## To be done
Your answer should consist solely of the lines from the one with "Turn this picture" through the one with "joint_gap = 0.03; // [0.02:0.01:0.1]", copied exactly, endpoints included.

## Records supplied
::::::::::
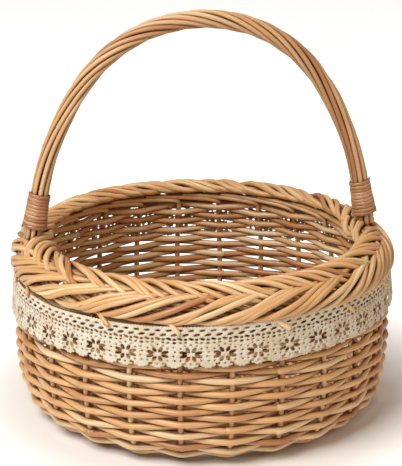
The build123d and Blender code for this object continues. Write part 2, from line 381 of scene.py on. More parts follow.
def willow_tone_group():
    """Peeled willow's colour: each rod its own tone, drifting along its length, with fibres."""
    tree, given, out = new_group(
        "willow_tone",
        [
            ("Place", VECTOR, None),
            ("Tone", NUMBER, 0.5),
            ("Pale", COLOUR, (1, 1, 1, 1)),
            ("Honey", COLOUR, (1, 1, 1, 1)),
            ("Tan", COLOUR, (1, 1, 1, 1)),
            ("Drift", NUMBER, 0.5),
        ],
        [("Colour", COLOUR), ("Fibre", NUMBER)],
    )
    w = Wiring(tree)
    place = given.outputs["Place"]
    drift = w.noise(w.scaled(place, (22, 60, 60)), 1.0, 3.0)
    drift = w.maths("SUBTRACT", drift, 0.5)
    drift = w.maths("MULTIPLY", drift, given.outputs["Drift"])
    tone = w.maths("ADD", given.outputs["Tone"], drift, clamp=True)
    light = w.mix(w.between(tone, 0.0, 0.5), given.outputs["Pale"], given.outputs["Honey"])
    colour = w.mix(w.between(tone, 0.5, 1.0), light, given.outputs["Tan"])
    fibre = w.noise(w.scaled(place, (55, 2600, 2600)), 1.0, 3.0, 0.65)
    streak = w.between(fibre, 0.32, 0.68, 0.80, 1.14)
    shade = w.node("ShaderNodeCombineColor")
    for socket in shade.inputs:
        w.join(streak, socket)
    colour = w.mix(1.0, colour, shade.outputs[0], "MULTIPLY")
    w.join(colour, out.inputs["Colour"])
    w.join(fibre, out.inputs["Fibre"])
    return tree


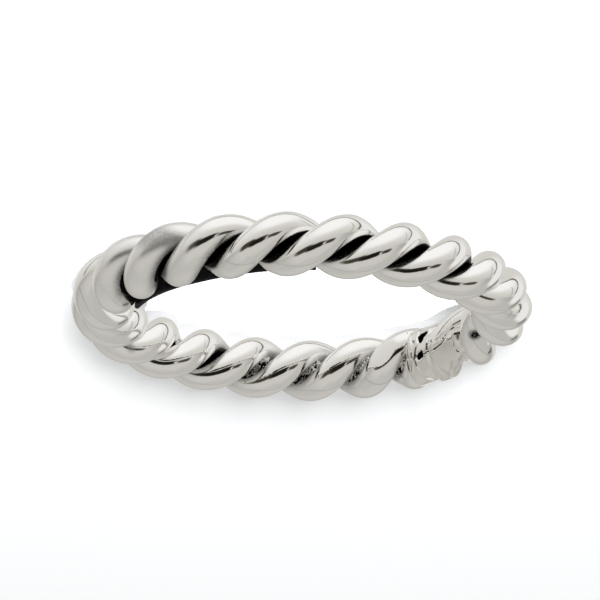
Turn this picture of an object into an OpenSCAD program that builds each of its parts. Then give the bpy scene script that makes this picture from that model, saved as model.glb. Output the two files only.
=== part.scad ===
// Rope twist ring: two round silver wires twisted into a rope, bent into a ring and closed
// with a solder joint. A thin backing strip lines the inside of the rope across from the joint.
// The ring lies on its side: the finger goes through along Z and the ring rests on Z = 0.

/* [Ring] */
// Clear diameter inside the rope, where the finger goes
finger_d = 17.3; // [15:0.1:21]
// Direction of the solder joint round the ring, from +X
seam_at = 134; // [0:1:359]

/* [Rope] */
// Thickness of each round wire
wire_d = 1.58; // [1.2:0.02:2]
// Clear gap between the two wires where they cross the rope's own centre line
wire_gap = 0.04; // [0.02:0.01:0.1]
// Length of one full twist, in wire thicknesses
lay = 3.72; // [3.6:0.02:6]
// Place of the first wire round the rope at the solder joint, 0 is outermost
twist_at_seam = 173; // [0:1:359]

/* [Hand-made form] */
// Extra turn of the wires past the joint, where the rope opened up
loose_twist = 145; // [0:5:180]
// Angle from the joint to where the wires are back in their even twist
loose_spread = 40; // [20:1:60]
// How far the rope is pressed in beside the joint
flat_depth = 0.5; // [0:0.05:0.8]
// How far the rope sags along Z at the same place
flat_sag = 0.36; // [0:0.02:0.6]
// Angle from the joint to the middle of the pressed stretch
flat_from_seam = 27; // [10:1:60]
// Half of the angle that the pressed stretch takes
flat_spread = 74; // [50:1:90]

/* [Solder joint] */
// Length of the solder joint along the rope
joint_len = 2.2; // [1:0.05:3]
// Share of the rope's thickness that the joint has
joint_fill = 0.94; // [0.85:0.01:1]
// Clear gap between the joint and each cut end of the rope
joint_gap = 0.03; // [0.02:0.01:0.1]

/* [Backing strip] */
// Angle from the joint to the middle of the backing strip
strip_from_seam = 171; // [150:1:210]
// Width of the backing strip along Z
strip_w = 2.1; // [1.2:0.05:2.4]
// Thickness of the backing strip
strip_t = 0.25; // [0.15:0.05:0.4]
// Half of the angle that the backing strip takes round the ring
strip_spread = 38; // [20:1:60]
// Clear gap between the backing strip and the wires pressed against it
strip_gap = 0.03; // [0.02:0.01:0.1]
// Rounding of the strip's long edges
strip_round = 0.1; // [0.05:0.01:0.12]

/* [Smoothness] */
// Sides of each wire
wire_sides = 14; // [10:1:14]
// Rings of points in one full twist of a wire
twist_steps = 18; // [12:1:18]

/* [Hidden] */
silver = [0.83, 0.82, 0.79];
oxide = [0.09, 0.09, 0.09];
// Distance from each wire's centre line to the rope's own, and the rope's radius
wire_off = (wire_d + wire_gap) / 2;
rope_r = wire_off + wire_d / 2;
ring_r = finger_d / 2 + rope_r;
turns = round(2 * PI * ring_r / (lay * wire_d));
// The rope starts and ends at the joint's faces
joint_half = (joint_len / 2 + joint_gap) / ring_r * 180 / PI;
rope_from = seam_at + joint_half;
rope_to = seam_at + 360 - joint_half;
rope_rings = ceil(turns * twist_steps);
// The strip lies inside the wires, which are pressed flat over it
strip_mid = seam_at + strip_from_seam;
strip_in_r = finger_d / 2;
press_r = strip_in_r + strip_t + strip_gap;
press_half = strip_spread + 360 / rope_rings + strip_gap / ring_r * 180 / PI;
// The ring rests on the sagging stretch and on the side opposite to it
flat_at = seam_at + flat_from_seam;
rest_tilt = asin(flat_sag / 2 / ring_r);
rest_axis = [sin(flat_at), -cos(flat_at), 0];
// Half step in degrees for the direction of a wire
probe = 0.5;

// Share of the pressed stretch at one direction: 1 in its middle, 0 outside it
function turned(angle) = (angle % 360 + 540) % 360 - 180;
function pressed(angle) =
    let (off = turned(angle - flat_at))
    abs(off) < flat_spread ? (1 + cos(180 * off / flat_spread)) / 2 : 0;

// The rope's own centre line as radius and height
function rope_radius(angle) = ring_r - flat_depth * pressed(angle);
function rope_height(angle) = -flat_sag * pressed(angle);

// Place of a wire round the rope. It grows with the angle, which makes a left-hand rope. Past
// the joint the twist starts further on and slows down to the even twist.
function opened(beyond) = loose_twist * pow(max(1 - beyond / loose_spread, 0), 2);
function lean(angle, side) =
    let (beyond = angle - seam_at) twist_at_seam + side + turns * beyond + opened(beyond);
function outward(angle, side) =
    let (a = lean(angle, side)) [cos(angle) * cos(a), sin(angle) * cos(a), sin(a)];
function wire_centre(angle, side) =
    let (r = rope_radius(angle))
    [r * cos(angle), r * sin(angle), rope_height(angle)] + wire_off * outward(angle, side);
function unit(v) = v / norm(v);
function wire_point(angle, side, round_angle) =
    let (
        along = unit(wire_centre(angle + probe, side) - wire_centre(angle - probe, side)),
        rough = outward(angle, side),
        out = unit(rough - (rough * along) * along),
        across = cross(along, out)
    )
    wire_centre(angle, side) + wire_d / 2 * (cos(round_angle) * out + sin(round_angle) * across);

// Angle by which a point lies past a direction, and the point moved along its wire until
// it lies in that direction, so that each ring of points is flat and faces along the rope
function past(p, angle) =
    atan2(p.y * cos(angle) - p.x * sin(angle), p.x * cos(angle) + p.y * sin(angle));
function cut_angle(at, angle, side, round_angle, tries) =
    tries == 0 ? at
    : cut_angle(at - past(wire_point(at, side, round_angle), angle), angle, side, round_angle, tries - 1);
function cut_point(angle, side, round_angle) =
    let (p = wire_point(cut_angle(angle, angle, side, round_angle, 4), side, round_angle))
    [norm([p.x, p.y]), p.z];

// Wires over the backing strip are pressed flat on the inside of the ring
function seated(r, angle) =
    abs(turned(angle - strip_mid)) < press_half ? max(r, press_r) : r;
function ring_of_points(angle, side) = [
    for (i = [0:wire_sides - 1])
        let (q = cut_point(angle, side, 360 * i / wire_sides), r = seated(q[0], angle))
        [r * cos(angle), r * sin(angle), q[1]]
];
function strand_points(side) = [
    for (k = [0:rope_rings])
        each ring_of_points(rope_from + (rope_to - rope_from) * k / rope_rings, side)
];
// Each four-sided patch is split along its shorter diagonal, which follows the wire
function patch(a, b, sides, short) = short
    ? [[a, a + sides, b + sides], [a, b + sides, b]]
    : [[a, a + sides, b], [b, a + sides, b + sides]];
function tube_faces(rings, sides) = concat(
    [for (i = [1:sides - 2]) [0, i, i + 1]],
    [
        for (k = [0:rings - 1]) for (i = [0:sides - 1])
            each patch(k * sides + i, k * sides + (i + 1) % sides, sides, cos(360 * (i + 0.5) / sides) > 0)
    ],
    [for (i = [1:sides - 2]) [rings * sides, rings * sides + i + 1, rings * sides + i]]
);

points_a = strand_points(0);
points_b = strand_points(180);

// The model's own origin is under the middle of its bounding box
function rested(p) =
    cos(rest_tilt) * p + sin(rest_tilt) * cross(rest_axis, p)
    + (1 - cos(rest_tilt)) * (rest_axis * p) * rest_axis;
rested_points = [for (p = concat(points_a, points_b)) rested(p)];
xs = [for (p = rested_points) p.x];
ys = [for (p = rested_points) p.y];
zs = [for (p = rested_points) p.z];
seat = [-(max(xs) + min(xs)) / 2, -(max(ys) + min(ys)) / 2, -min(zs)];

module rest() {
    translate(seat) rotate(a = rest_tilt, v = rest_axis) children();
}

module strand(points) {
    rest() polyhedron(points, tube_faces(rope_rings, wire_sides), convexity = 10);
}

module strand_a() {
    color(silver) strand(points_a);
}

module strand_b() {
    color(silver) strand(points_b);
}

// Short plain length of solder that fills the rope between its two cut ends
module solder_joint() {
    half = joint_len / 2 / ring_r * 180 / PI;
    color(silver)
    rest()
    translate([0, 0, rope_height(seam_at)])
    rotate([0, 0, seam_at - half])
    rotate_extrude(angle = 2 * half, $fn = 96)
    translate([rope_radius(seam_at), 0])
    circle(r = rope_r * joint_fill, $fn = 48);
}

// Flat strip with rounded long edges, bent round the inside of the ring
module strip_section() {
    edge = min(strip_round, 0.45 * strip_t);
    translate([edge, 0]) square([strip_t - 2 * edge, strip_w]);
    translate([0, edge]) square([strip_t, strip_w - 2 * edge]);
    for (x = [edge, strip_t - edge]) for (y = [edge, strip_w - edge])
        translate([x, y]) circle(r = edge, $fn = 24);
}

module backing_strip() {
    color(oxide)
    rest()
    rotate([0, 0, strip_mid - strip_spread])
    rotate_extrude(angle = 2 * strip_spread, $fn = 180)
    translate([strip_in_r, -strip_w / 2])
    strip_section();
}

strand_a();
strand_b();
solder_joint();
backing_strip();
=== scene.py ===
# Rope twist ring. Two round silver wires are twisted to the left into a rope, the rope is bent into a
# ring and closed with solder, and a thin blackened strip backs the grooves of the front arc.
# The ring lies on its side on a pale table. All lengths below are in millimetres. Angles are in
# radians, and in the tables in degrees.
import math

import bmesh
import bpy
from mathutils import Matrix, Vector, noise


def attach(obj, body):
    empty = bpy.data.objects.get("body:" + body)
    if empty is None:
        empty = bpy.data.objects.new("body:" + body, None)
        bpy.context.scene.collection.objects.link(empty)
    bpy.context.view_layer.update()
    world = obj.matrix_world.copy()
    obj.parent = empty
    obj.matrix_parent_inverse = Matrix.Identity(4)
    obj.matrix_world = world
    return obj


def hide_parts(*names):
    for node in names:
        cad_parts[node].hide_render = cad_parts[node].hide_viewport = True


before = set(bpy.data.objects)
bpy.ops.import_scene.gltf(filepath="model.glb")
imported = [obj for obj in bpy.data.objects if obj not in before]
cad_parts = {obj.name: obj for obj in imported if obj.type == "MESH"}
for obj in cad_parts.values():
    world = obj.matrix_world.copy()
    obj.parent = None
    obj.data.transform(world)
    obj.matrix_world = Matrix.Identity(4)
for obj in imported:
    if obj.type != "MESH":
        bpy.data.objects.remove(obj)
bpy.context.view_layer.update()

MM = 0.001

# The ring and its rope, as the part's source has them
FINGER_D = 17.3
WIRE_GAP = 0.04
SOURCE_WIRE_D = 1.58
ROPE_R = SOURCE_WIRE_D + WIRE_GAP / 2
RING_R = FINGER_D / 2 + ROPE_R
TURNS = 11
SEAM_AT = math.radians(134)
TWIST_AT_SEAM = math.radians(173)
JOINT_LEN = 2.2
JOINT_HALF = JOINT_LEN / 2
LOOSE_TWIST = math.radians(145)
LOOSE_SPREAD = math.radians(40)

# The stretch that was pressed in by hand, and how the ring lies because of it
FLAT_DEPTH = 0.5
FLAT_SAG = 0.36
FLAT_AT = SEAM_AT + math.radians(27)
FLAT_SPREAD = math.radians(74)
REST_TILT = math.asin(FLAT_SAG / 2 / RING_R)
RING_CENTRE = Vector((-0.1945, 0.0003, 1.784))

# The two wires touch here, so each is a little thicker than in the source and is pressed flat
# against the other where they cross the rope's own centre line
WIRE_R = 0.8076
WIRE_OFF = 0.778
TOUCH = 0.004
WIRE_SIDES = 68
STEPS_A_TURN = 72

# The backing strip
STRIP_W = 2.1
STRIP_T = 0.25
STRIP_SPREAD = math.radians(38)
STRIP_AT = SEAM_AT + math.radians(171)
STRIP_IN_R = FINGER_D / 2
PRESS_R = STRIP_IN_R + STRIP_T + 0.012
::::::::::
## Complete answer
Turn this picture of an object into an OpenSCAD program that builds each of its parts. Then give the bpy scene script that makes this picture from that model, saved as model.glb. Output the two files only.
=== part.scad ===
// Rope twist ring: two round silver wires twisted into a rope, bent into a ring and closed
// with a solder joint. A thin backing strip lines the inside of the rope across from the joint.
// The ring lies on its side: the finger goes through along Z and the ring rests on Z = 0.

/* [Ring] */
// Clear diameter inside the rope, where the finger goes
finger_d = 17.3; // [15:0.1:21]
// Direction of the solder joint round the ring, from +X
seam_at = 134; // [0:1:359]

/* [Rope] */
// Thickness of each round wire
wire_d = 1.58; // [1.2:0.02:2]
// Clear gap between the two wires where they cross the rope's own centre line
wire_gap = 0.04; // [0.02:0.01:0.1]
// Length of one full twist, in wire thicknesses
lay = 3.72; // [3.6:0.02:6]
// Place of the first wire round the rope at the solder joint, 0 is outermost
twist_at_seam = 173; // [0:1:359]

/* [Hand-made form] */
// Extra turn of the wires past the joint, where the rope opened up
loose_twist = 145; // [0:5:180]
// Angle from the joint to where the wires are back in their even twist
loose_spread = 40; // [20:1:60]
// How far the rope is pressed in beside the joint
flat_depth = 0.5; // [0:0.05:0.8]
// How far the rope sags along Z at the same place
flat_sag = 0.36; // [0:0.02:0.6]
// Angle from the joint to the middle of the pressed stretch
flat_from_seam = 27; // [10:1:60]
// Half of the angle that the pressed stretch takes
flat_spread = 74; // [50:1:90]

/* [Solder joint] */
// Length of the solder joint along the rope
joint_len = 2.2; // [1:0.05:3]
// Share of the rope's thickness that the joint has
joint_fill = 0.94; // [0.85:0.01:1]
// Clear gap between the joint and each cut end of the rope
joint_gap = 0.03; // [0.02:0.01:0.1]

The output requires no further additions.